Their assumption was wrong, which is causing premiums to rise now. The Obama administration has attempted to fight rising premiums by encouraging more people to sign up for insurance. However, a similar push to expand coverage by a Republican administration is unlikely. Republicans could address rising premiums by reinstating and funding market stabilization programs, but there isn’t much motivation for them to fix the ACA exchanges.
Payers likely to proceed with caution
With so much uncertainty surrounding Republicans’ plans for health reform, payers are having a difficult time planning for the future. “It’s hard for insurers to know how the market is going to change over the coming months and years,” said Ira Parghi, a San Francisco-based attorney for Ropes & Gray.
Like most of the nation, many payers expected Hillary Clinton, the Democratic nominee for president, to win the recent election.
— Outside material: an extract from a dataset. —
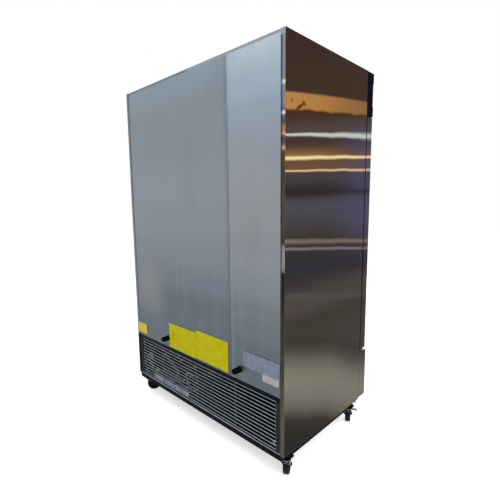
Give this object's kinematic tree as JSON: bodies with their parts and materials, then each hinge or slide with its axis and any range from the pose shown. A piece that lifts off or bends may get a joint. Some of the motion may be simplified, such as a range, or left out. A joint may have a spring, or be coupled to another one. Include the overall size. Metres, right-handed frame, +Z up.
{
  "type": "reach-in freezer",
  "caption": "Upright double-door reach-in freezer on swivel casters, with wire shelves, a moulded header and a bottom-mounted condensing unit behind a wire grille.",
  "frame": {"origin": "middle of the footprint, on the floor", "axes": "+Z up, +Y towards the back with the wire grille, -Y towards the doors, +X to the right of someone facing the doors"},
  "size_m": [1.3878, 0.89, 2.14],
  "materials": {
    "stainless": "brushed stainless sheet",
    "galvanised": "satin galvanised sheet",
    "foam": "foamed-in-place insulation",
    "liner": "satin",
    "white_plastic": "smooth",
    "black_paint": "satin black",
    "black_plastic": "fine grained",
    "display": "glossy",
    "button": "smooth",
    "grille_wire": "pale grey coated wire",
    "rubber": "matt",
    "lock": "polished",
    "zinc": "bright zinc plated",
    "shelf_wire": "coated wire",
    "fins": "finned",
    "fan_plastic": "moulded",
    "pan_plastic": "moulded",
    "motor": "painted",
    "copper": "drawn copper tube",
    "tyre": "solid rubber tyre on a plastic core",
    "lever": "zinc plated"
  },
  "bodies": {
    "cabinet": {"left_side_panel": "stainless", "right_side_panel": "stainless", "top_panel": "stainless", "wide_back_panel": "galvanised", "narrow_back_panel": "galvanised", "cabinet_foam": "foam", "inner_liner": "liner", "face_frame": "stainless", "breaker_frame": "white_plastic", "compartment_frame": "galvanised", "base_frame": "black_paint", "header_cover": "black_plastic", "display_module": "display", "front_panel": "stainless", "rear_grille": "grille_wire", "rear_bumpers": "rubber", "hinge_brackets": "zinc", "shelf_standards": "zinc", "left_shelf_low": "shelf_wire", "left_shelf_middle": "shelf_wire", "left_shelf_high": "shelf_wire", "right_shelf_low": "shelf_wire", "right_shelf_middle": "shelf_wire", "right_shelf_high": "shelf_wire", "evaporator_housing": "liner", "evaporator_coil": "fins", "drain_line": "pan_plastic", "condenser_tray": "galvanised", "compressor": "black_paint", "condenser_coil": "fins", "condenser_fan_motor": "motor", "refrigerant_lines": "copper", "electrical_box": "black_plastic", "caster_plates": "zinc"},
    "right_door": {"right_door_skin": "stainless", "right_door_core": "white_plastic", "right_gasket": "rubber", "right_handle": "black_plastic"},
    "left_door": {"left_door_skin": "stainless", "left_door_core": "white_plastic", "left_gasket": "rubber", "left_handle": "black_plastic"},
    "right_lock_cylinder": {"right_lock": "lock"},
    "left_lock_cylinder": {"left_lock": "lock"},
    "button_up_cap": {"button_up": "button"},
    "button_down_cap": {"button_down": "button"},
    "button_set_cap": {"button_set": "button"},
    "rear_left_swivel": {"rear_left_fork": "zinc"},
    "rear_left_rolling_wheel": {"rear_left_wheel": "tyre"},
    "rear_right_swivel": {"rear_right_fork": "zinc"},
    "rear_right_rolling_wheel": {"rear_right_wheel": "tyre"},
    "front_left_swivel": {"front_left_fork": "zinc"},
    "front_left_rolling_wheel": {"front_left_wheel": "tyre"},
    "left_brake": {"left_brake_lever": "lever"},
    "front_right_swivel": {"front_right_fork": "zinc"},
    "front_right_rolling_wheel": {"front_right_wheel": "tyre"},
    "right_brake": {"right_brake_lever": "lever"},
    "right_evaporator_fan_rotor": {"right_evaporator_fan": "fan_plastic"},
    "left_evaporator_fan_rotor": {"left_evaporator_fan": "fan_plastic"},
    "condenser_fan_rotor": {"condenser_fan": "fan_plastic"}
  },
  "joints": [
    {"name": "right_door_hinge", "type": "hinge", "parent": "cabinet", "child": "right_door", "pos_m": [0.669, -0.41, 1.184], "axis": [0, 0, 1], "range_deg": [0, 110]},
    {"name": "left_door_hinge", "type": "hinge", "parent": "cabinet", "child": "left_door", "pos_m": [-0.669, -0.41, 1.184], "axis": [0, 0, -1], "range_deg": [0, 110]},
    {"name": "right_lock_turn", "type": "hinge", "parent": "right_door", "child": "right_lock_cylinder", "pos_m": [0.065, -0.432, 1.3965], "axis": [0, 1, 0], "range_deg": [0, 90]},
    {"name": "left_lock_turn", "type": "hinge", "parent": "left_door", "child": "left_lock_cylinder", "pos_m": [-0.065, -0.432, 1.3965], "axis": [0, 1, 0], "range_deg": [0, 90]},
    {"name": "button_up_press", "type": "slide", "parent": "cabinet", "child": "button_up_cap", "axis": [0, 1, 0], "range_m": [0, 0.0012], "stiffness_N_per_m": 300},
    {"name": "button_down_press", "type": "slide", "parent": "cabinet", "child": "button_down_cap", "axis": [0, 1, 0], "range_m": [0, 0.0012], "stiffness_N_per_m": 300},
    {"name": "button_set_press", "type": "slide", "parent": "cabinet", "child": "button_set_cap", "axis": [0, 1, 0], "range_m": [0, 0.0012], "stiffness_N_per_m": 300},
    {"name": "rear_left_caster_swivel", "type": "hinge", "parent": "cabinet", "child": "rear_left_swivel", "pos_m": [-0.658, 0.342, 0.105], "axis": [0, 0, 1], "continuous": true},
    {"name": "rear_left_wheel_roll", "type": "hinge", "parent": "rear_left_swivel", "child": "rear_left_rolling_wheel", "pos_m": [-0.6405, 0.31169, 0.05], "axis": [0.866, 0.5, 0], "continuous": true},
    {"name": "rear_right_caster_swivel", "type": "hinge", "parent": "cabinet", "child": "rear_right_swivel", "pos_m": [0.658, 0.342, 0.105], "axis": [0, 0, 1], "continuous": true},
    {"name": "rear_right_wheel_roll", "type": "hinge", "parent": "rear_right_swivel", "child": "rear_right_rolling_wheel", "pos_m": [0.6405, 0.31169, 0.05], "axis": [0.866, -0.5, 0], "continuous": true},
    {"name": "front_left_caster_swivel", "type": "hinge", "parent": "cabinet", "child": "front_left_swivel", "pos_m": [-0.658, -0.289, 0.105], "axis": [0, 0, 1], "continuous": true},
    {"name": "front_left_wheel_roll", "type": "hinge", "parent": "front_left_swivel", "child": "front_left_rolling_wheel", "pos_m": [-0.6405, -0.31931, 0.05], "axis": [0.866, 0.5, 0], "continuous": true},
    {"name": "left_brake_press", "type": "hinge", "parent": "front_left_swivel", "child": "left_brake", "pos_m": [-0.6405, -0.31931, 0.05], "axis": [0.866, 0.5, 0], "range_deg": [0, 20]},
    {"name": "front_right_caster_swivel", "type": "hinge", "parent": "cabinet", "child": "front_right_swivel", "pos_m": [0.658, -0.289, 0.105], "axis": [0, 0, 1], "continuous": true},
    {"name": "front_right_wheel_roll", "type": "hinge", "parent": "front_right_swivel", "child": "front_right_rolling_wheel", "pos_m": [0.66706, -0.32281, 0.05], "axis": [0.9659, 0.2588, 0], "continuous": true},
    {"name": "right_brake_press", "type": "hinge", "parent": "front_right_swivel", "child": "right_brake", "pos_m": [0.66706, -0.32281, 0.05], "axis": [0.9659, 0.2588, 0], "range_deg": [0, 20]},
    {"name": "right_evaporator_fan_spin", "type": "hinge", "parent": "cabinet", "child": "right_evaporator_fan_rotor", "pos_m": [0.25, 0.046, 1.991], "axis": [0, 1, 0], "continuous": true},
    {"name": "left_evaporator_fan_spin", "type": "hinge", "parent": "cabinet", "child": "left_evaporator_fan_rotor", "pos_m": [-0.25, 0.046, 1.991], "axis": [0, 1, 0], "continuous": true},
    {"name": "condenser_fan_spin", "type": "hinge", "parent": "cabinet", "child": "condenser_fan_rotor", "pos_m": [0.39, -0.208, 0.2825], "axis": [0, 1, 0], "continuous": true}
  ]
}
Even without a Democratic majority in Congress, Clinton would have used the influence of the executive branch to enact fixes to ACA exchanges and countered Republican efforts to dismantle the law.
Even though many payers were losing money on health plans sold on the ACA exchanges, it seemed many had been willing to continue their participation because they believed the next president would help to stabilize the individual insurance market, according to Chesley.
He pointed to one Ropes & Gray client that had been an active participant in the ACA exchanges. The client had planned to explore new markets and to introduce new products, However, with unknown changes on the horizon, the payer is “taking a serious pause” and stepping back from that strategy, Chesley said.
There will likely be other consequences to uncertainty created by the unexpected results of the election, according to Chesley. “Whenever there is a substantial amount of uncertainty, you see a couple of effects: a chilling effect on deal making and a reluctance to invest new capital.”
Payers might flee insurance exchanges if Republicans repeal the ACA with no replacement plan implemented at the same time, causing significant disruption in the individual insurance market, according to a recent analysis from the American Academy of Actuaries (AAA).
One topic recently coming across the wires is the idea of GOP "bailing out" the insurers to stabilize the market, an idea they were strictly against during the Obama administration. It's unclear if such a strategy would work without getting politically dinged.
For now, it appears that Republicans will proceed along a path that keeps some elements of the ACA or delay full repeal. This approach will not do much to stabilize the individual insurance market. A policy like guaranteed issue that requires payers to sell health plans to patients with preexisting conditions is popular, but it doesn’t mean much if there are no payers sticking around to sell plans on the ACA exchanges, Bulleit said.